Emirates Airline directed flyers to the GDRFA immigration site and said they would receive an "instant response" if they were eligible to travel.

The website - where applications can be made - is similar to the federal government's Tawajudi system, set up to bring residents home. Only those with a Dubai-issued residency visa are eligible.

Tawajudi has been overloaded with applications in recent months and travellers have had to repeatedly apply. Returning residents with visas from other emirates must continue to apply here.

"You will get an instant response if your application has been approved. If the application cannot be processed at this time, you can try at a later stage," Emirates said in an updated section on its website.

"Only book your ticket back to Dubai after you have received the approval. During the booking process, you will be asked to enter your GDRFA application number."

On a Facebook page set up to help residents overseas, which has more than 24,000 members, some said they received the permission to fly "within two minutes". Others said the system would not accept their application.

Users must enter the long number next to the word "file" on their residency visa - in this format xxx/xxxx/x/xxxxx - and not the "UID no".

The federal government said this month that about 200,000 UAE residents were estimated to be overseas.

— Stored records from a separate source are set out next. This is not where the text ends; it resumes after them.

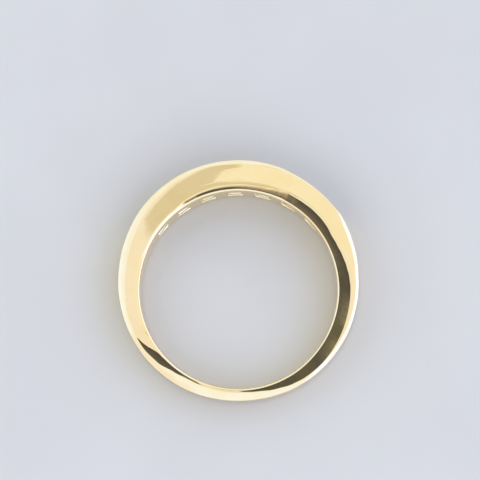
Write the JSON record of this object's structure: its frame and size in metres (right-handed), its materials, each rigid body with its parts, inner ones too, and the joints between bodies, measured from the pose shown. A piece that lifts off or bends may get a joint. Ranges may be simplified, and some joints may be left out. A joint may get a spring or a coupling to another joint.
{
  "type": "channel set band ring",
  "caption": "Tapered finger ring: a curved channel of square cut stones between two rails at the head, with a window under each stone, narrowing to a slim palm side.",
  "frame": {"origin": "centre of the finger hole, halfway across the band", "axes": "+Z along the finger hole's axis, up from the side that the ring lies on; +Y from the hole's centre to the middle stone; +X towards the last stone"},
  "size_m": [0.0202, 0.0202, 0.004],
  "materials": {
    "gold": "polished",
    "stone": "polished facets"
  },
  "bodies": {
    "root": {"band": "gold", "stone_1": "stone", "stone_2": "stone", "stone_3": "stone", "stone_4": "stone", "stone_5": "stone", "stone_6": "stone", "stone_7": "stone"}
  },
  "joints": []
}
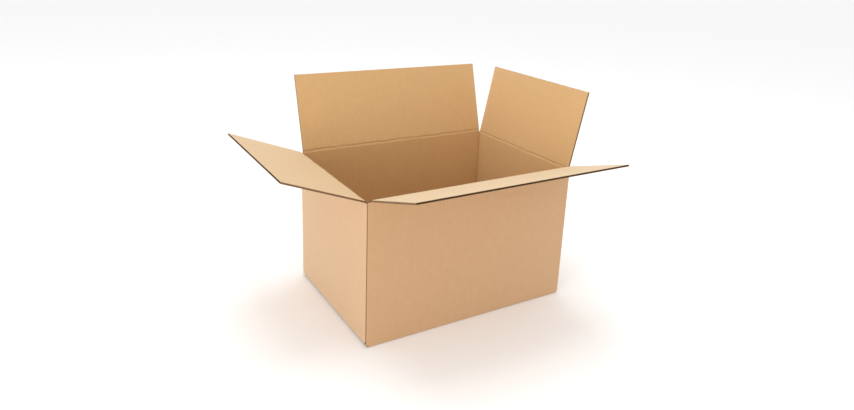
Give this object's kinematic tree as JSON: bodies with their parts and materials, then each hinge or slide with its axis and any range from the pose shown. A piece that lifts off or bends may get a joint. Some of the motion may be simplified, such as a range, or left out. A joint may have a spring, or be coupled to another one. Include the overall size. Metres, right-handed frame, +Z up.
{
  "type": "open cardboard box",
  "caption": "Open corrugated cardboard carton with hinged top flaps folded outwards and a closed bottom.",
  "frame": {"origin": "centre of the outer plan at the floor, under the carton", "axes": "+X along the carton's length, -Y towards the long front wall, +Z up"},
  "size_m": [0.5681, 0.4604, 0.3894],
  "materials": {
    "kraft_board": "matt kraft linerboard",
    "glue": "dried adhesive"
  },
  "bodies": {
    "carton": {"carton_body": "kraft_board", "joint_glue": "glue", "bottom_glue": "glue"},
    "front_flap": {"front_flap": "kraft_board"},
    "rear_flap": {"rear_flap": "kraft_board"},
    "left_flap": {"left_flap": "kraft_board"},
    "right_flap": {"right_flap": "kraft_board"}
  },
  "joints": [
    {"name": "front_flap_fold", "type": "hinge", "parent": "carton", "child": "front_flap", "pos_m": [0, -0.1431, 0.252], "axis": [1, 0, 0], "range_deg": [-162, 103]},
    {"name": "rear_flap_fold", "type": "hinge", "parent": "carton", "child": "rear_flap", "pos_m": [0, 0.1431, 0.252], "axis": [-1, 0, 0], "range_deg": [-106, 159]},
    {"name": "left_flap_fold", "type": "hinge", "parent": "carton", "child": "left_flap", "pos_m": [-0.2031, 0, 0.2486], "axis": [0, -1, 0], "range_deg": [-159, 106]},
    {"name": "right_flap_fold", "type": "hinge", "parent": "carton", "child": "right_flap", "pos_m": [0.2031, 0, 0.2486], "axis": [0, 1, 0], "range_deg": [-102, 163]}
  ]
}
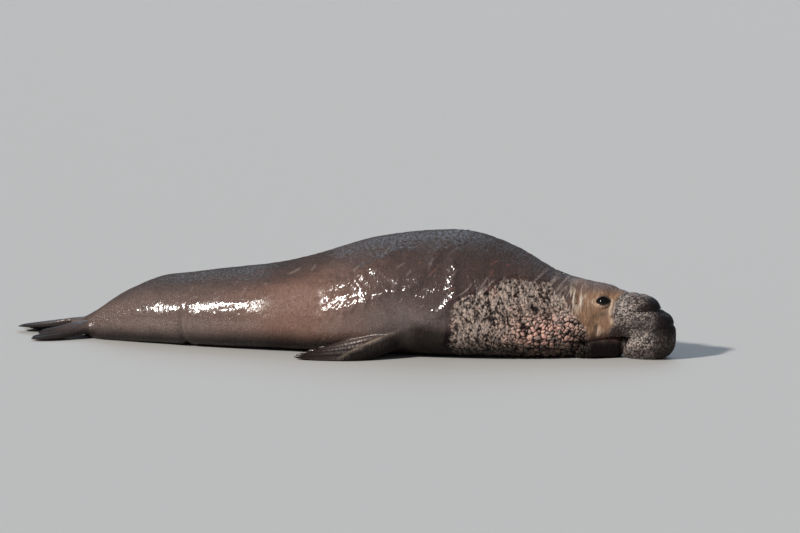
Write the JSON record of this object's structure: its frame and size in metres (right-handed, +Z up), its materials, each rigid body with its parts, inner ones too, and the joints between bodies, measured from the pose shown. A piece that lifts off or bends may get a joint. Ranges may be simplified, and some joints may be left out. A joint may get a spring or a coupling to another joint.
{
  "type": "elephant seal",
  "caption": "Bull elephant seal lying on its belly with its chin and drooping proboscis on the floor, fore flippers folded back and hind flippers trailing.",
  "frame": {"origin": "centre of the bounding box on the floor under the belly", "axes": "+X towards the head and proboscis, +Y to the animal's left, +Z up"},
  "size_m": [4.2518, 1.2814, 0.7479],
  "materials": {
    "hide": "wet short fur over creased hide, brown with a grey sheen",
    "face": "short tan-brown fur, damp",
    "proboscis": "pebbled grey-brown skin",
    "flipper": "dark damp skin with short fur",
    "eye": "wet, very dark brown"
  },
  "bodies": {
    "root": {"rump": "hide", "abdomen": "hide", "chest": "hide", "neck": "hide", "tail": "hide", "head": "face", "lower_jaw": "face", "proboscis": "proboscis", "fore_flipper_left": "flipper", "fore_flipper_right": "flipper", "hind_flipper_left": "flipper", "hind_flipper_right": "flipper", "eye_left": "eye", "eye_right": "eye"}
  },
  "joints": []
}
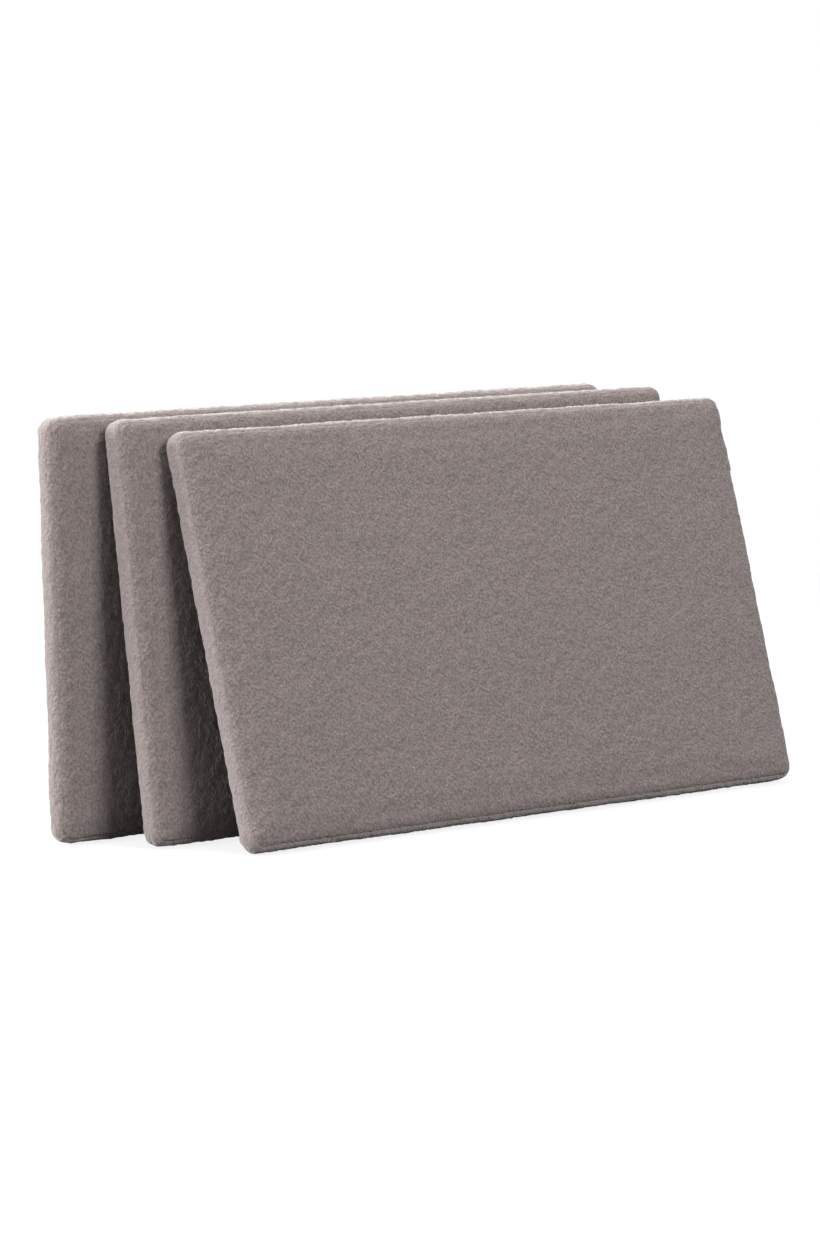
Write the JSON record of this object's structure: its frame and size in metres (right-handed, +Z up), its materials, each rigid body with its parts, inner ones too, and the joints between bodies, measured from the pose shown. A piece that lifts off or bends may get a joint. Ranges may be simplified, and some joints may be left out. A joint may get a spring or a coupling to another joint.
{
  "type": "plush foam pad set",
  "caption": "Rectangular foam pads in zipped short-pile plush covers, standing on their long edges and leaning back on each other in a row.",
  "frame": {"origin": "on the floor, under the middle of the box round all the pads", "axes": "+X along the pads' long edges, towards the zipped ends; +Y from the front pad to the back pad; +Z up"},
  "size_m": [0.8052, 0.207, 0.3999],
  "materials": {
    "plush_face": "matte",
    "plush_band": "matte",
    "foam": "matte",
    "liner": "matte",
    "thread": "matte",
    "zip_tape": "matte",
    "zip_teeth": "satin",
    "zip_metal": "satin"
  },
  "bodies": {
    "front_pad": {"front_pad_foam_core": "foam", "front_pad_core_liner": "liner", "front_pad_cover_front_panel": "plush_face", "front_pad_cover_back_panel": "plush_face", "front_pad_cover_side_band": "plush_band", "front_pad_front_seam_thread": "thread", "front_pad_back_seam_thread": "thread", "front_pad_zip_band_front": "plush_band", "front_pad_zip_band_back": "plush_band", "front_pad_zip_tape_front": "zip_tape", "front_pad_zip_tape_back": "zip_tape", "front_pad_zip_teeth_front": "zip_teeth", "front_pad_zip_teeth_back": "zip_teeth", "front_pad_zip_stops": "zip_teeth"},
    "front_pad_slider": {"front_pad_zip_slider": "zip_metal"},
    "front_pad_pull": {"front_pad_zip_pull": "zip_metal"},
    "middle_pad": {"middle_pad_foam_core": "foam", "middle_pad_core_liner": "liner", "middle_pad_cover_front_panel": "plush_face", "middle_pad_cover_back_panel": "plush_face", "middle_pad_cover_side_band": "plush_band", "middle_pad_front_seam_thread": "thread", "middle_pad_back_seam_thread": "thread", "middle_pad_zip_band_front": "plush_band", "middle_pad_zip_band_back": "plush_band", "middle_pad_zip_tape_front": "zip_tape", "middle_pad_zip_tape_back": "zip_tape", "middle_pad_zip_teeth_front": "zip_teeth", "middle_pad_zip_teeth_back": "zip_teeth", "middle_pad_zip_stops": "zip_teeth"},
    "middle_pad_slider": {"middle_pad_zip_slider": "zip_metal"},
    "middle_pad_pull": {"middle_pad_zip_pull": "zip_metal"},
    "back_pad": {"back_pad_foam_core": "foam", "back_pad_core_liner": "liner", "back_pad_cover_front_panel": "plush_face", "back_pad_cover_back_panel": "plush_face", "back_pad_cover_side_band": "plush_band", "back_pad_front_seam_thread": "thread", "back_pad_back_seam_thread": "thread", "back_pad_zip_band_front": "plush_band", "back_pad_zip_band_back": "plush_band", "back_pad_zip_tape_front": "zip_tape", "back_pad_zip_tape_back": "zip_tape", "back_pad_zip_teeth_front": "zip_teeth", "back_pad_zip_teeth_back": "zip_teeth", "back_pad_zip_stops": "zip_teeth"},
    "back_pad_slider": {"back_pad_zip_slider": "zip_metal"},
    "back_pad_pull": {"back_pad_zip_pull": "zip_metal"}
  },
  "joints": [
    {"name": "middle_pad_lift", "type": "slide", "parent": "back_pad", "child": "middle_pad", "axis": [0, 0, 1], "range_m": [0, 0.42]},
    {"name": "front_pad_lift", "type": "slide", "parent": "middle_pad", "child": "front_pad", "axis": [0, 0, 1], "range_m": [0, 0.42]},
    {"name": "front_pad_zip_run", "type": "slide", "parent": "front_pad", "child": "front_pad_slider", "axis": [0, -0.294, -0.9558], "range_m": [0, 0.2924]},
    {"name": "front_pad_pull_swing", "type": "hinge", "parent": "front_pad_slider", "child": "front_pad_pull", "pos_m": [0.40121, 0.00942, 0.33206], "axis": [0, -0.9558, 0.294], "range_deg": [0, 170]},
    {"name": "middle_pad_zip_run", "type": "slide", "parent": "middle_pad", "child": "middle_pad_slider", "axis": [0.0008, -0.1495, -0.9888], "range_m": [0, 0.2924]},
    {"name": "middle_pad_pull_swing", "type": "hinge", "parent": "middle_pad_slider", "child": "middle_pad_pull", "pos_m": [0.35485, 0.05119, 0.34275], "axis": [0.0052, -0.9887, 0.1495], "range_deg": [0, 170]},
    {"name": "back_pad_zip_run", "type": "slide", "parent": "back_pad", "child": "back_pad_slider", "axis": [0.0003, -0.0384, -0.9993], "range_m": [0, 0.2924]},
    {"name": "back_pad_pull_swing", "type": "hinge", "parent": "back_pad_slider", "child": "back_pad_pull", "pos_m": [0.3, 0.08702, 0.34603], "axis": [0.007, -0.9992, 0.0384], "range_deg": [0, 170]}
  ]
}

To date, about 30,000 have been brought home on repatriation flights.

Neeti Rodrigues, 44, from India, was among those who rushed to apply using the new system on Monday.

She travelled to Mumbai on March 19 - the day the UAE borders closed - to see her terminally ill mother, who died of cancer the next day.

Since then, she has tried to get home to see her daughter, Nicole, who has severe epilepsy and autism.

Her Tawajudi application was rejected twice, but on Monday she got permission to travel with Dubai's new system.

I got approval in 15 minutes and did not need to submit anything apart from my passport details

“I got approval in 15 minutes and did not need to submit anything apart from my passport details,” she said.

"Once I put my visa information, my file showed up so as soon as I pressed submit, I got approved," Ms Rodrigues told The National.

Despite that, there are currently no flights from India to the Emirates - just repatriation services in the opposite direction.

She hopes both governments will allow services to resume soon.

“I don’t know what to do with this approval because there is no guidance on flights back. I just need to get on a flight home," she said.

Since her husband's company called staff back to their office their 17-year-old son and a family helper have taken care of Nicole.

"Three months away is unimaginable. I’m hoping both sides will communicate and have an action plan," she said.